Le Livre de Poche a donné carte blanche à Christian Lacroix pour illustrer
neuf romans de son catalogue. Des ouvrages autour d'héroïnes qui l'ont particulièrement marqué. Quelques questions à Christian Lacroix à propos de ce projet « couture ».




- Qu'est-ce qui vous a intéressé dans ce projet ?

Je le dis souvent, parce que c'est la vérité : je n'entreprends aucun projet qui ne me « parle » intimement. J'ai besoin de sentir une sorte de familiarité, de cohérence, de légitimité. Comme si je l'avais toujours attendu. Et ce petit signe, je l'ai ressenti dès qu'Olivier Etcheverry

*ndlr : Olivier Etcheverry, scénographe des Rencontres d'Arles
a évoqué, pendant les Rencontres de la photo à Arles en 2008, une éventuelle collaboration : il ne pouvait pas savoir qu'à l'école primaire, j'avais décrété que mon métier serait « illustrateur de couvertures de livres ». Je me souviens que c'était en 1959, j'étais en CE2, et on m'avait demandé d'imaginer une couverture pour Barbe-Bleue en cours de dessin. Si ça, ce n'est pas un clin d'oeil du destin ! Voilà pourquoi cinquante ans après, j'ai éprouvé tant d'enthousiasme à l'idée de ce projet : la promesse de l'époque allait être tenue !

- Qu'évoque pour vous Le Livre de Poche ?

Le Livre de Poche, c'est d'abord, pour moi, deux livres, La Nausée et La Chatte, posés sur une étagère, au milieu des années cinquante, chez mes parents, parmi d'autres volumes d'« époque », comme Bonjour tristesse. J'ai appris depuis que La Chatte est l'un des premiers titres publiés par Le Livre de Poche, avec en couverture cette image peinte d'une chatte angora grise sur fond vert, bizarrement coincée dans l'angle droit.
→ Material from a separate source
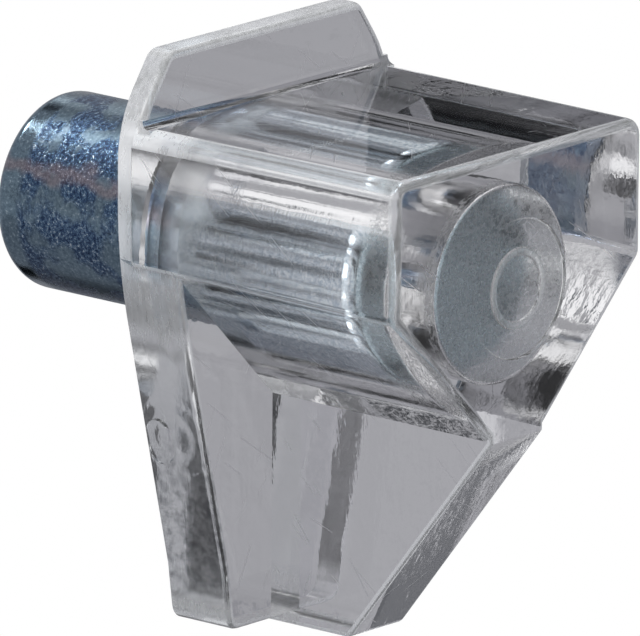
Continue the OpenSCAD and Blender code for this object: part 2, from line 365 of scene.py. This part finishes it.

Et pour Sartre, un jeune homme au teint jaunâtre et aux cheveux colorés se fondant avec l'arbre derrière lui. J'avais quatre ou cinq ans, je savais déjà lire, mais on m'enlevait des mains ces bouquins dont la couverture, si attractive pour moi, tranchait tellement au milieu des autres classiques. Puis, vers dix ans, est arrivé le choc inévitable du Grand Meaulnes avec en couverture ce château aquarellé dans son paysage d'hiver. Tout cela dit bien ce qui a compté dans ma première rencontre avec les auteurs édités « en poche » : le dessin, dont la passion précoce était pour moi loin de s'éteindre. Chaque jour, en sortant du lycée, je passais par la grande librairie qui s'était installée dans la chapelle des Trinitaires d'Arles. J'y consultais les grands panneaux en carton glacé portant au recto la liste des livres par ordre alphabétique d'auteurs et au verso les titres. La responsable du rayon était une grande dame maigre en jeans et gros chandail, cheveux gris ébouriffés, lunettes d'écaille et éternelle « clope » au bec. Mais je dois avouer que j'en ai acheté beaucoup pour leur seule « mine », comme j'aurais acheté un tableau, sans me soucier d'en lire le texte. Il y avait aussi le jaspage, jaune passé, rouge rosé, vert-de-gris, sur les tranches, qui pâlissait au soleil et dont je préférais dans ma bibliothèque le drôle de spectre fané, comme des rayures, plutôt que le classique agencement par tranches. Et surtout l'odeur du papier et de l'encre vieillis, le parfum de la littérature, intime et grisant, capiteux comme la fragrance d'une dame en noir, les fumets d'un repas bien arrosé : cela me donnait envie d'être seul et de dévorer ces pages en paix.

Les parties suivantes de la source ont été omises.